> **Source material**:

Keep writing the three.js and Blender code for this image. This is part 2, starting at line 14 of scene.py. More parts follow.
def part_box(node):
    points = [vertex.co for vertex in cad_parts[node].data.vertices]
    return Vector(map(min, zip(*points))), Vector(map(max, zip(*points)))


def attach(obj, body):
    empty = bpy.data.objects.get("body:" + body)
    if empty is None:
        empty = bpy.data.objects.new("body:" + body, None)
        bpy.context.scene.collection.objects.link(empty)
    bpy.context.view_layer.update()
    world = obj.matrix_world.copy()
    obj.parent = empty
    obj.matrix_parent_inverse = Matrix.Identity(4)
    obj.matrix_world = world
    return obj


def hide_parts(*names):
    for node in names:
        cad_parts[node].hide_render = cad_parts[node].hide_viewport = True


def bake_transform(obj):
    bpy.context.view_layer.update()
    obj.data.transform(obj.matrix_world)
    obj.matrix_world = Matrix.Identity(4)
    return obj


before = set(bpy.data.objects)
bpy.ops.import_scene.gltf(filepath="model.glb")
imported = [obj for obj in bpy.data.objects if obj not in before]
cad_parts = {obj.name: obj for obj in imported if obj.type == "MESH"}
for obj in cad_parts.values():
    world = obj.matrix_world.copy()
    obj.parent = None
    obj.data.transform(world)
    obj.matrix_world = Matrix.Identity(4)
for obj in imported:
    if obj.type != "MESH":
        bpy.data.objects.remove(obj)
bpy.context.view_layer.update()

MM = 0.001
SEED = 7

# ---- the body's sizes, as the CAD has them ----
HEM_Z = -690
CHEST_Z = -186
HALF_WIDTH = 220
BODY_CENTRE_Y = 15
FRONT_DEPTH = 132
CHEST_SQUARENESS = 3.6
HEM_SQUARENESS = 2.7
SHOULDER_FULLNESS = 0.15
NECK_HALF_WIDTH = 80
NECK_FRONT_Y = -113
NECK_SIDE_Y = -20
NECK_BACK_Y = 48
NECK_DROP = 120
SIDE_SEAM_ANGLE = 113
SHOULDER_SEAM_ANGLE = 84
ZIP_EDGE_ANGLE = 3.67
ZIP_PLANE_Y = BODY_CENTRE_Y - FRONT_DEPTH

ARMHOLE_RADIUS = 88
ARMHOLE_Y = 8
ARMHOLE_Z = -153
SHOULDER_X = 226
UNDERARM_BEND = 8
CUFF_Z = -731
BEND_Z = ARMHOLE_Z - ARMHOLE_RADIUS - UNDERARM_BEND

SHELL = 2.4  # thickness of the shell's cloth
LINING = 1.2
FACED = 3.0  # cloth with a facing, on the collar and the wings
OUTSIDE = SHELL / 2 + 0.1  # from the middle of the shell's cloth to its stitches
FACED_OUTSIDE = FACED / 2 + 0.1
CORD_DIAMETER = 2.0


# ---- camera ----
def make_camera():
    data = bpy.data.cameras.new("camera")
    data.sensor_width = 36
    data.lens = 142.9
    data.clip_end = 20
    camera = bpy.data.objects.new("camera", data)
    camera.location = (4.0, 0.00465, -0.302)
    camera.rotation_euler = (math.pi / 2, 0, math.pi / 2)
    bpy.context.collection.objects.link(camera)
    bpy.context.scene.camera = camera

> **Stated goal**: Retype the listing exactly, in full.

> **Task response**:
Keep writing the three.js and Blender code for this image. This is part 2, starting at line 14 of scene.py. More parts follow.
def part_box(node):
    points = [vertex.co for vertex in cad_parts[node].data.vertices]
    return Vector(map(min, zip(*points))), Vector(map(max, zip(*points)))


def attach(obj, body):
    empty = bpy.data.objects.get("body:" + body)
    if empty is None:
        empty = bpy.data.objects.new("body:" + body, None)
        bpy.context.scene.collection.objects.link(empty)
    bpy.context.view_layer.update()
    world = obj.matrix_world.copy()
    obj.parent = empty
    obj.matrix_parent_inverse = Matrix.Identity(4)
    obj.matrix_world = world
    return obj


def hide_parts(*names):
    for node in names:
        cad_parts[node].hide_render = cad_parts[node].hide_viewport = True


def bake_transform(obj):
    bpy.context.view_layer.update()
    obj.data.transform(obj.matrix_world)
    obj.matrix_world = Matrix.Identity(4)
    return obj


before = set(bpy.data.objects)
bpy.ops.import_scene.gltf(filepath="model.glb")
imported = [obj for obj in bpy.data.objects if obj not in before]
cad_parts = {obj.name: obj for obj in imported if obj.type == "MESH"}
for obj in cad_parts.values():
    world = obj.matrix_world.copy()
    obj.parent = None
    obj.data.transform(world)
    obj.matrix_world = Matrix.Identity(4)
for obj in imported:
    if obj.type != "MESH":
        bpy.data.objects.remove(obj)
bpy.context.view_layer.update()

MM = 0.001
SEED = 7

# ---- the body's sizes, as the CAD has them ----
HEM_Z = -690
CHEST_Z = -186
HALF_WIDTH = 220
BODY_CENTRE_Y = 15
FRONT_DEPTH = 132
CHEST_SQUARENESS = 3.6
HEM_SQUARENESS = 2.7
SHOULDER_FULLNESS = 0.15
NECK_HALF_WIDTH = 80
NECK_FRONT_Y = -113
NECK_SIDE_Y = -20
NECK_BACK_Y = 48
NECK_DROP = 120
SIDE_SEAM_ANGLE = 113
SHOULDER_SEAM_ANGLE = 84
ZIP_EDGE_ANGLE = 3.67
ZIP_PLANE_Y = BODY_CENTRE_Y - FRONT_DEPTH

ARMHOLE_RADIUS = 88
ARMHOLE_Y = 8
ARMHOLE_Z = -153
SHOULDER_X = 226
UNDERARM_BEND = 8
CUFF_Z = -731
BEND_Z = ARMHOLE_Z - ARMHOLE_RADIUS - UNDERARM_BEND

SHELL = 2.4  # thickness of the shell's cloth
LINING = 1.2
FACED = 3.0  # cloth with a facing, on the collar and the wings
OUTSIDE = SHELL / 2 + 0.1  # from the middle of the shell's cloth to its stitches
FACED_OUTSIDE = FACED / 2 + 0.1
CORD_DIAMETER = 2.0


# ---- camera ----
def make_camera():
    data = bpy.data.cameras.new("camera")
    data.sensor_width = 36
    data.lens = 142.9
    data.clip_end = 20
    camera = bpy.data.objects.new("camera", data)
    camera.location = (4.0, 0.00465, -0.302)
    camera.rotation_euler = (math.pi / 2, 0, math.pi / 2)
    bpy.context.collection.objects.link(camera)
    bpy.context.scene.camera = camera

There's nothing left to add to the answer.